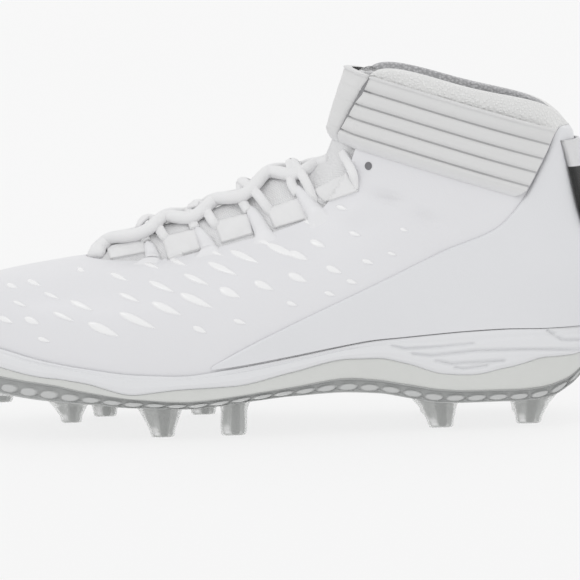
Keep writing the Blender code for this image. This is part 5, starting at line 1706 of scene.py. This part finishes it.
def build_tab():
    shares = np.linspace(0, 1, 64)
    columns = np.linspace(-1, 1, 25)
    grid = []
    for share in shares:
        height = TAB_BOTTOM + (TAB_TOP - TAB_BOTTOM) * share
        stand = TAB_STAND_OFF * math.sin(math.pi * share) ** 0.7 + SEAT
        row = []
        for part in columns:
            start = Vector((LENGTH * 1.2, part * TAB_WIDTH / 2, height)) + Vector(SHIFT)
            hit = outside_tree.ray_cast(start, Vector((-1, 0, 0)))
            crown = TAB_THICKNESS * (1 - abs(part) ** 8 * 0.5)
            row.append((hit[0].x - SHIFT[0] + stand + crown, part * TAB_WIDTH / 2, height))
        grid.append(row)
    grid = np.array(grid)
    back = grid - np.array([TAB_THICKNESS * 0.9, 0, 0])
    ring = np.concatenate([grid, back[:, ::-1]], axis=1)
    return ring, shares


tab_grid, tab_shares = build_tab()
band_share = np.repeat(tab_shares[:, None], tab_grid.shape[1], axis=1)
tab = grid_mesh(
    "heel_pull_tab", tab_grid, tab_weave, wrap=True, attributes={"height_share": band_share}, ends=True
)
share_socket = attribute_of(tab_weave, "height_share")
low_band = ramp_of(tab_weave, share_socket, 0.245, 0.235)
high_band = ramp_of(tab_weave, share_socket, 0.755, 0.765)
either = node_of(tab_weave, "ShaderNodeMath", operation="MAXIMUM")
wire(tab_weave, low_band, either.inputs[0])
wire(tab_weave, high_band, either.inputs[1])
tint_where(tab_weave, either.outputs[0], (0.78, 0.78, 0.79))
settle(tab, "heel_webbing", "heel_tab")

eyelet_skin, _ = shader_of("eyelet_mesh", (0.20, 0.20, 0.21), 0.9)
bump_of(eyelet_skin, eyelet_skin.node_tree.nodes["Principled BSDF"], noise_of(eyelet_skin, 1800, 2), 0.0002)


def build_eyelet(twin):
    rows = []
    for reach, lift in ((0.0, 0.12), (2.8, 0.12), (3.6, 0.16)):
        row = []
        for angle in np.arange(24) / 24 * 2 * math.pi:
            found = cast(shell_tree, 368.4 + reach * math.cos(angle), 166.0 + reach * 1.15 * math.sin(angle))
            place, normal = found
            if twin:
                place, normal = twin_on_skin(place, normal)
            row.append(place + normal * lift * 0.001)
        rows.append(row)
    return np.array(rows)


for twin, word in ((False, "outer"), (True, "inner")):
    settle(grid_mesh(f"top_eyelet_{word}", build_eyelet(twin), eyelet_skin, wrap=True), "white_synthetic")


# Floor, light and finish
floor_mesh = bpy.data.meshes.new("floor")
floor_mesh.from_pydata([(-14, -14, 0), (14, -14, 0), (14, 14, 0), (-14, 14, 0)], [], [(0, 1, 2, 3)])
floor = bpy.data.objects.new("floor", floor_mesh)
bpy.context.scene.collection.objects.link(floor)
floor_skin, floor_shader = shader_of("floor_pale", (0.10, 0.10, 0.10), 0.9)
floor_shader.inputs["Emission Color"].default_value = (1.0, 1.0, 1.0, 1.0)
floor_shader.inputs["Emission Strength"].default_value = 0.775
floor_mesh.materials.append(floor_skin)

world = bpy.context.scene.world or bpy.data.worlds.new("world")
bpy.context.scene.world = world
world.use_nodes = True
background = world.node_tree.nodes["Background"]
background.inputs["Color"].default_value = (1.0, 1.0, 1.0, 1.0)
background.inputs["Strength"].default_value = 0.93


def area_light(name, place, aim, size, power):
    light = bpy.data.lights.new(name, "AREA")
    light.shape = "DISK"
    light.size = size
    light.energy = power
    item = bpy.data.objects.new(name, light)
    item.location = place
    item.rotation_euler = (Vector(aim) - Vector(place)).to_track_quat("-Z", "Y").to_euler()
    bpy.context.scene.collection.objects.link(item)


area_light("key", (-0.9, -1.2, 1.7), (0, 0, 0.07), 0.9, 3.0)
area_light("back", (0.8, 1.4, 1.3), (0, 0, 0.08), 1.0, 2.0)
bpy.context.scene.view_settings.view_transform = "Standard"
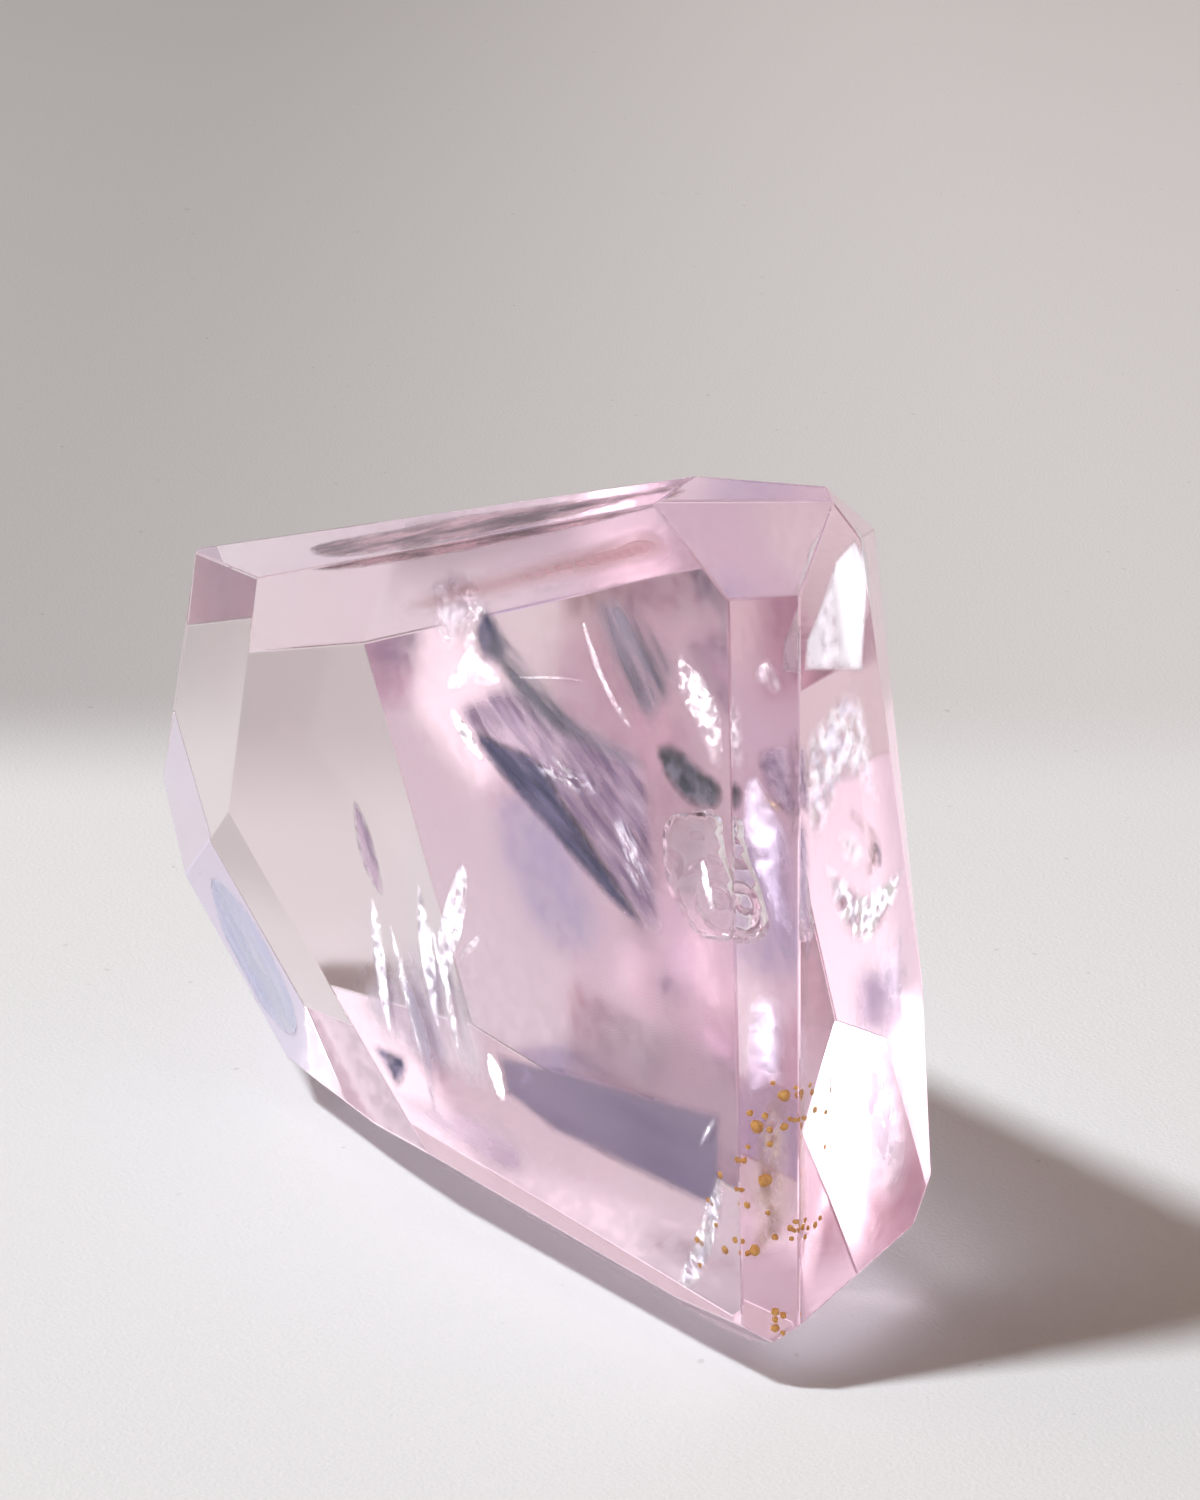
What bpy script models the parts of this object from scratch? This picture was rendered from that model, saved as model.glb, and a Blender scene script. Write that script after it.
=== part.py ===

▶ _Problem to solve_
Quote only the lines from the line containing "What bpy script" through the end of the entries, keeping the first and the last.

▶ _Reply_
What bpy script models the parts of this object from scratch? This picture was rendered from that model, saved as model.glb, and a Blender scene script. Write that script after it.
=== part.py ===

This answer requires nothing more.